When the jar was empty, I filled it with Venice Beach sand. In the resulting hollow, I nestled a kachina for Cameron. While her ashes continued her exploration of the world, the seventh kachina would stay on the California beach she’d dreamed of seeing. The statue intertwined a bird, nest, fish, and wave. I wondered if my mom had been thinking of my friend when she created it. In a lot of ways, it reminded me of Cameron’s own drawings. To me, the seamless joining of elements and
animals meant belonging. I didn’t belong to Los Angeles, but I belonged to myself at last, body and spirit. I was grateful to this place for giving that to me. I didn’t need to stay until October. This particular marathon was over, though surely there would be others. I was ready for my new home.

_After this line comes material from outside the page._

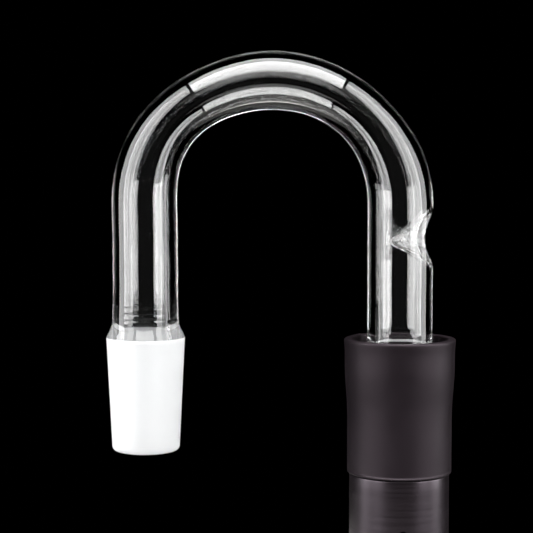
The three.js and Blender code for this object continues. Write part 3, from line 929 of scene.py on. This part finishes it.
# Each upright strip of a side panel: its rear and front edge as angles round the object from straight behind
# it, its lower edge and its brightness. The outer strips are the lamps, the middle one the dimmer cloth.
SIDE_STRIPS = [(81, 103, -0.08, 7.5), (103, 118, -0.05, 3.0), (118, 138, -0.05, 7.5)]
for side, top in SIDE_TOPS:
    for rear, front, bottom, brightness in SIDE_STRIPS:
        y_rear, y_front = SIDE_DISTANCE / np.tan(np.radians([rear, front]))
        where = (middle + side * SIDE_DISTANCE, (y_rear + y_front) / 2, (top + bottom) / 2)
        facing = (QUARTER, 0, side * QUARTER)
        panel(f"side_panel_{side}_{rear}", where, facing, y_rear - y_front, top - bottom, brightness)
# Name, centre from the object's middle, rotation, width, height and brightness.
OTHER_PANELS = [
    ("top_panel", (-0.019, -0.585, 1.35), SHINES_DOWN, 1.518, 1.61, 10.0),
    ("front_card", (0, -2.2, 1.445), SHINES_BACK, 1.3, 1.27, 1.4),
    ("room_glow", (0, -2.4, 0.3), SHINES_BACK, 3.0, 1.6, 0.035),
]
for name, (right, back, up), facing, width, height, brightness in OTHER_PANELS:
    panel(name, (middle + right, back, up), facing, width, height, brightness)

world = bpy.data.worlds.new("dark_room")
world.use_nodes = True
world.node_tree.nodes["Background"].inputs["Color"].default_value = (0, 0, 0, 1)
bpy.context.scene.world = world

# %% [markdown]
# ## Camera
#
# The camera is close and looks down by a few degrees, so the level rims look open. It could stand
# further off with a longer lens, but the rims would then look nearly closed. Light crosses four
# glass surfaces on its way through one leg, and more round the bend, so it is allowed many bounces.
# The plain view transform keeps the white panels white.

# %% Camera
EYE_X, EYE_DISTANCE, EYE_HEIGHT, NEAREST = -0.02465, 0.2944, 0.08834, 0.01  # metres
PITCH = np.radians(-3.897)
FOCAL_LENGTH, SENSOR_WIDTH = 108.07, 36.0  # millimetres
lens = bpy.data.cameras.new("camera")
lens.lens, lens.sensor_width, lens.clip_start = FOCAL_LENGTH, SENSOR_WIDTH, NEAREST
camera = bpy.data.objects.new("camera", lens)
camera.location = (EYE_X, -EYE_DISTANCE, EYE_HEIGHT)
camera.rotation_euler = (QUARTER + PITCH, 0, 0)
bpy.context.collection.objects.link(camera)
scene = bpy.context.scene
scene.camera = camera
scene.view_settings.view_transform = "Standard"
scene.cycles.max_bounces = 24
scene.cycles.transmission_bounces = 20
scene.cycles.glossy_bounces = 12
print("camera", [round(value, 3) for value in camera.location], "looks down", round(-np.degrees(PITCH), 2))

The eighth kachina, the mother-figure with the owl, would return with me. It was mine to keep, to remind me of where I began, and the seven others that marked my journey to where I am now. With a last gaze at the ocean, I walked to where Elsie was waiting to take me to the desert.

“Where’re you headed?” The parking attendant looked at my packed car. “You’re loaded.”

What he didn’t know is how free I finally was. “Destination Unknown.” I smiled.

He didn’t bat an eye. Venice Beach saw it all. “Good luck.”

“You know it,” I agreed, and drove east.

 

When I pulled into Unknown it was a far different scene from my shadowy arrival many months ago. Though it was after dark, the town square was vibrant, bustling with preparations for the Monkey Flower Festival. I could see Bruce and Ronnie bickering over how to erect the marquis tent. Liz Goldberg and Jenny Up were hanging paper lanterns on the repaired bandstand, while Helen Rausch skulked nearby ready to pounce on flaws in their work. Fairy lights were strung from every possible branch and structure. I could see Tuesday’s work in clusters of misshapen paper flowers. There was no mistaking the existence of a town this time. I was looking at its beating heart. I knew I’d come home as my own heart beat in harmony. I didn’t see Noah’s tall frame among the crowd, but that didn’t worry me. I put the car into drive and headed home to Ruby’s. I had all the time in the world.